Unfortunately for Fincher, the word justice is little more than an illusive thought in the land of the free. She was told this week that she has no right to sue and she must accept the fact that cops were not responsible for throwing her in a cage for 94 days — even though they were the ones who did so.
Federal Judge Tilman Self dismissed Fincher’s lawsuit this week, according to FOX 5, writing “without a doubt, Plaintiff should never have spent 94 days in jail. And while the Court certainly empathizes with her, it nonetheless must follow the requisite law.”
Fincher responded with one of the most discouraging quotes we’ve ever printed, saying, “and I thought nobody cared before. But now I really think nobody cares. You know? The justice system. The law enforcement.”
Sadly, it appears that she’s right.
Judge Self said because Monroe County deputies assumed the test kits gave them accurate readings, they have sovereign immunity protection from her lawsuit.
And just like that, criminally negligence cops who deprived an innocent grandmother of her freedom for months, escape any and all accountability.
This gross negligence and kidnapping is all due to a flaw in the system stemming from prosecutors and police being unconcerned with actually testing evidence. A new report from CBS uncovered this problem in dozens of states in which innocent people are rotting in jail because police departments don’t send the evidence — that could potentially free them — into the lab to get tested.
According to the report, the average lab turn around time is around 100 days. This happens to be roughly the same amount of time Fincher spent in a cage for cotton candy.
This horror movie for Fincher started back on New Year’s Eve of 2016, a day this innocent grandmother says she’ll never forget.
Fincher was on her way to a pawn shop with her boyfriend that day when cops targeted her for extortion, claiming her tint was too dark. Her tint was legal, but cops used the stop as a fishing expedition to look for other “crimes.”
Fincher said she wasn’t nervous because “we weren’t doing anything wrong.” Never did she expect police would claim the cotton candy in her backseat were drugs. But that’s exactly what happened.
“Then they found the cotton candy in the floorboard of the car,” said Fincher.
As the video shows, the bag police claimed was meth was an obvious bag used to hold cotton candy. It looked nothing like the zip-lock bags or other tiny bags meth is usually found in. It would be like a cocaine dealer selling coke from a purple Crown Royal bag.
The cotton candy was blue as well which is atypical because real meth is clear or white and only drug dealers looking to be like Breaking Bad add blue tint to their product, which is highly uncommon.
Still, however, this innocent grandma-to-be was accused of trafficking a large quantity of blue meth, in a cotton candy bag, that looked like cotton candy.

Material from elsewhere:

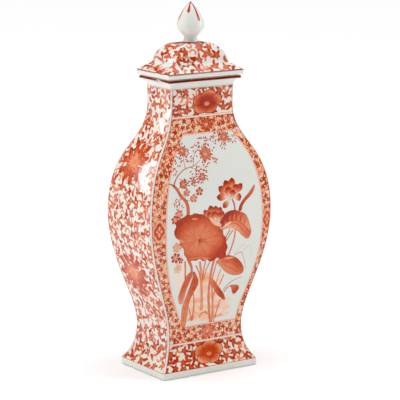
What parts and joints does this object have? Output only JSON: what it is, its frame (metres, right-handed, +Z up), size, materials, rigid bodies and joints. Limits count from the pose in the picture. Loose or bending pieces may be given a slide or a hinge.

As Fincher noted, Deputy Cody Maples and Deputy Kevin Williams asked her what was in the bag. When she told them it was cotton candy, they did not believe her. According to the incident report, these expert drug recognition officers claimed that “based on the packaging and crystal like feature, Corporal Williams tested the substance.”
The officers then used the highly faulty field test kits which have been known to produce false positives—repeatedly. Predictably, the cotton candy falsely tested positive for drugs.
“I couldn’t believe it,” Fincher said, adding “I wanted to cry, but I was like ‘this would be over in a minute. It would be over in a minute.’ I really didn’t even think that I would even go to jail.”
However, Fincher would then become one of many women and men to suffer horrific fates at the hands of negligent cops and their continued use of faulty field drug test kits.
In fact, tens of thousands have been convicted and served time — even earning the black mark of a felony — for crimes they likely didn’t commit, according to a report, because the cases against them relied on horribly unreliable field drug test kits.
So prone to errors are the tests, courts won’t allow their submission as evidence. However, their continued use by law enforcement — coupled with a 90 percent rate at which drug cases are resolved through equally dubious plea deals — needlessly ruins thousands of lives.
Dasha Fincher is one of these people.
As WMAZ reported, this innocent grandma was put in jail for more than three months. Fincher says a judge set her bond at $1 million. In March 22, 2017, GBI lab tests came back to said there were “no controlled substances confirmed in the sample.”
Fincher told CBS that she considered pleading guilty to a lesser crime just so she could get out of jail. She said she was about to do just that before the lab tests came back.
While in jail, Fincher’s daughter miscarried a baby and could not be comforted by her mother. Also, Fincher missed the birth of her twin grandsons.
“My daughter had a miscarriage. I wasn’t there for that. My twin grandsons were born. I missed that,” said Fincher.
“I want Monroe County to pay for they did to me,” said Fincher at the time. Sadly, however, thanks to a corrupt and self-protecting system, that will never happen.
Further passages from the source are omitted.